The case that came immediately to mind for me on Jan. 6, however, was the occupation of Wisconsin’s Capitol in early 2011. As on Jan. 6, protesters sought to obstruct the functioning of government—in that case, to halt the passage of Gov. Scott Walker’s bill that would gut the state’s public-sector unions. The protests went on for about two weeks, right on the heels of the Tahrir Square uprising in Egypt; Egyptian activists phoned in pizza orders for their counterparts in Madison. Like nearly any protest, it bore a mix of glory and absurdity, of silly costumes and semi-miraculous self-organizing. Unlike Jan. 6, there were not the guns, the bombs or the racist battle flags; a comparison is not an equivalence. The occupation in Madison failed to stop the targeted bill’s passage, but in the longer run it revived the state’s storied labor movement.

The U.S. Capitol has been a target before, too. There was the Bonus Army of 1932, when World War I veterans camped around the building, demanding money they felt they were owed in the depths of the Great Depression. And there were the repeated sieges of the Vietnam era, such as the 1971 May Day extravaganza in Washington—prompting the largest mass arrest in U.S. history, in defense of the government’s ongoing massacre abroad.

Only God is holy; governments, especially democratic ones, have to earn their people’s respect.

When I look at the Capitol, a building whose shadow I grew up in, I have trouble seeing a place of unassailable sacredness. I came of political age in the protests of the early 2000s, during the run-up to the Afghanistan and Iraq wars—disasters approved in that building and that remain with us two decades later. Only God is holy; governments, especially democratic ones, have to earn their people’s respect.

This is why I was troubled to see the denunciations of protesters filling the Capitol, as such. The cause was abhorrent, as was the terrorism. The way it felt like an assault for the people inside was cruel, generating long-overdue backlash against the president and his supporters. But perhaps we are also overdue for a better kind of occupation there.

Congress’s approval rating is now barely in double digits. The Capitol has become a place of rancor and grandstanding, delivering little of what majorities of Americans actually demand, like affordable health care, sensible climate policy, infrastructure investments and election reforms. The legislature’s inability to deliver sufficient pandemic relief is only the most recent example. Perhaps the new Democratic regime will bring a change of tone and a surge of hope, but the words of unity we heard from representatives the night after the incursion are already blowing away.

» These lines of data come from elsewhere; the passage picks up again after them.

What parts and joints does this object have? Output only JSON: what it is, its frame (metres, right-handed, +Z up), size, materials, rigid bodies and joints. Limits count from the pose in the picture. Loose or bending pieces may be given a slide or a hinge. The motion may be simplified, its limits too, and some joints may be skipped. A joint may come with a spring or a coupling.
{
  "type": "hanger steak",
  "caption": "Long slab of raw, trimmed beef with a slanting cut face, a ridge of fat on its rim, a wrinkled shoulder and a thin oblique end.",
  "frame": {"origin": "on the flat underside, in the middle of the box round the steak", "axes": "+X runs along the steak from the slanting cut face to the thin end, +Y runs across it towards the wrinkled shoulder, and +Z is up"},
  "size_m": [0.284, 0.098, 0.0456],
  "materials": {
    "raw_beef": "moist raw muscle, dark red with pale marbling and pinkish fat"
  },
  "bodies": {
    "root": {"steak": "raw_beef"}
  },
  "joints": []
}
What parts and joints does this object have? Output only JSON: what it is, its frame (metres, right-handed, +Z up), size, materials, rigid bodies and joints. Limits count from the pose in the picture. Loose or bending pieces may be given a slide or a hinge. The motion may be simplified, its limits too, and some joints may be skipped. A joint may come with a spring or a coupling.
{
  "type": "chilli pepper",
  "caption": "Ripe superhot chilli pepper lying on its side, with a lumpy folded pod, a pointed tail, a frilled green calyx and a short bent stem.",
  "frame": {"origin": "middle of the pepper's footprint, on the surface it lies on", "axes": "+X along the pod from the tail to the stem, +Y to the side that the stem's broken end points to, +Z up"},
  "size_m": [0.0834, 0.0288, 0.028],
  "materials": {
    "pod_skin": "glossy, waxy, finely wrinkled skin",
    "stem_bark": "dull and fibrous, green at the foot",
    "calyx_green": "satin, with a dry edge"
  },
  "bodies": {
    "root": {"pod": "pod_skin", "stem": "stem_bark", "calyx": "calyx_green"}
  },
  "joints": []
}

Jan. 6 was an embarrassment not because ordinary Americans disrupted a house of government but because of how and why they did it. Before long, we might need to do the same thing the right way. In the meantime, we can practice by occupying the legislatures of everyday life, by building democratic organizations, workplaces and online communities. We can run for office and help each other win. If the Capitol must be occupied again, we should be ready to demonstrate what democracy really looks like.